Antiwar protesters greet Obama's Iraq War speech
54 sec video clip including booing protesters
On the 10th of September, Obama gave a speech formally announcing the US was return to war in Iraq and now also in Syria, but only from the air supposedly. No war has ever been won with a campaign waged entirely from the air, but plenty of people have been killed this way in the past. Despite talk of waging the war from the air, Obama is also sending an additional 475 US troops into Iraq to supplement the 300 already sent. In other words there are already US "boots on the ground" with more to follow
Antiwar protesters were in front of the White House booing some of Obama's more bellicose words. The last thing Obama said "God bless our troops" sounded to me like something you say to troops going to a war where you don't expect them to make it home. One of the Code Pink signs said "been there, done that," referrring to war in Iraq. One of the protesters said Obama wanted to bomb Assad last year, but now wants to join with Assad to bomb Islamic State. Which side is he on in Syria anyway-the chemical weapons side, or the religious extremism side?

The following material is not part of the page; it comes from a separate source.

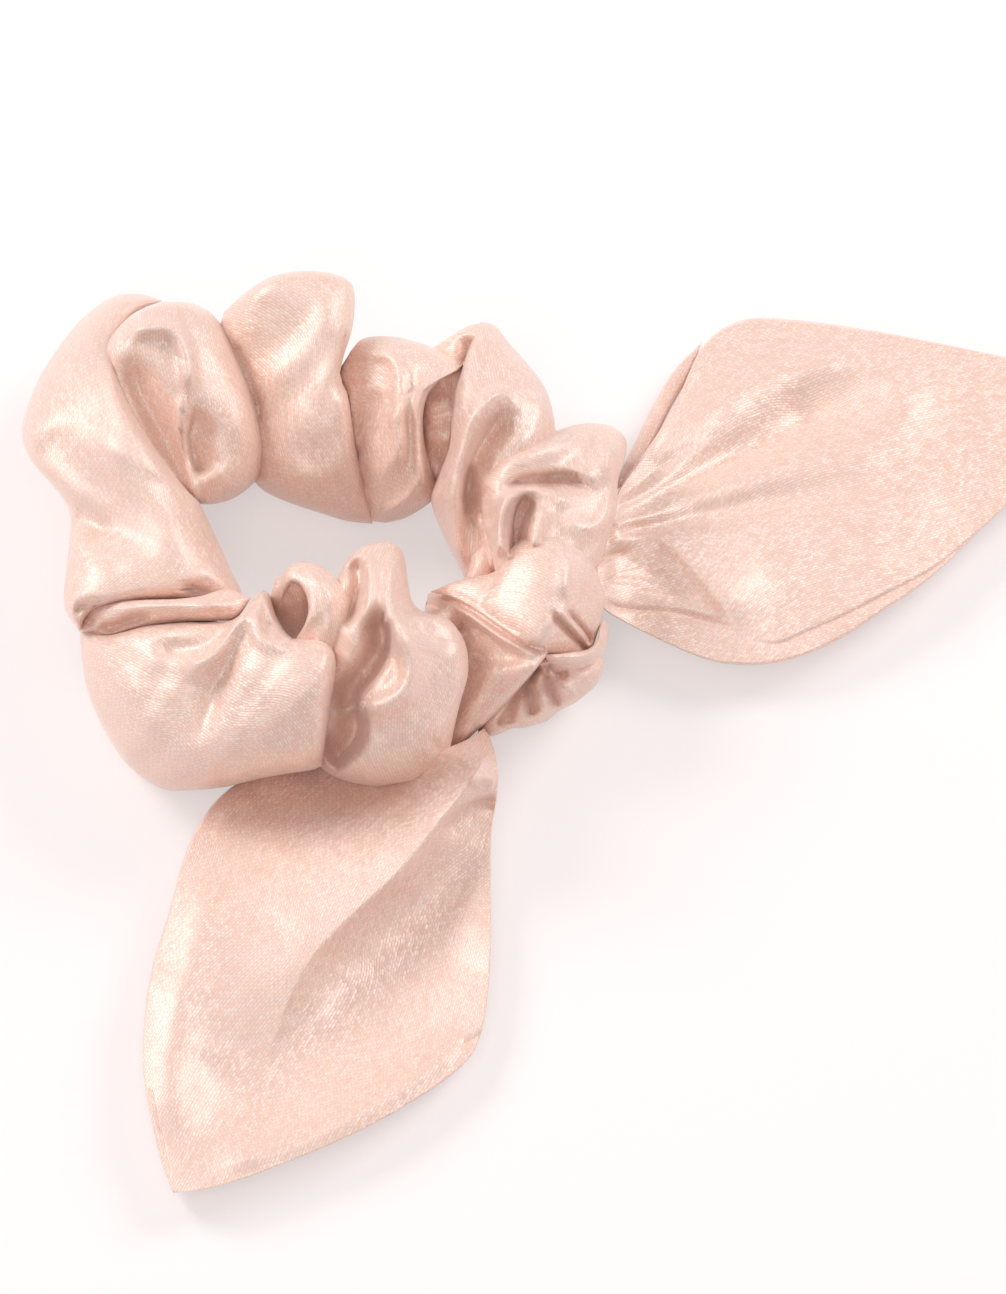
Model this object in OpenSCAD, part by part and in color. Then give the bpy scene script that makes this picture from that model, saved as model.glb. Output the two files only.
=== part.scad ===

Suddenly it's 2003, and Mr George W Obama is beating the drums for war! Islamic State's behavior is about as bad as it gets, but in my judgement the US conduct during the last occupation of Iraq disqualifies the US from intervening again. Private homes were routinely raided, and some of them were smashed up for no more reason than to create fighting positions for US troops. Whole families were cuffed for hours,or dragged away to detention. Who can forget the torture at Abu Graib, the rapes at Haditha, or the Blackwater goons that shot up cars full of innocent people? The insurgency began after US troops fired live ammunition at protesters upset that a US helicopter accidently blew a flag off of a mosque. Prior to that US troops had been doing house to house searches ostensably for former Saddam officials, to considerable discontent but not at that time to much in the way of armed resistance.
This intervention in the Iraq/Syria Civil War is like calling the police because someone who was beaten by police and spent almost ten years in prison has just found a burglar in his home. I don't think the police would be very welcome, in fact might be considered a new and even more dangerous enemy than the burglar would be.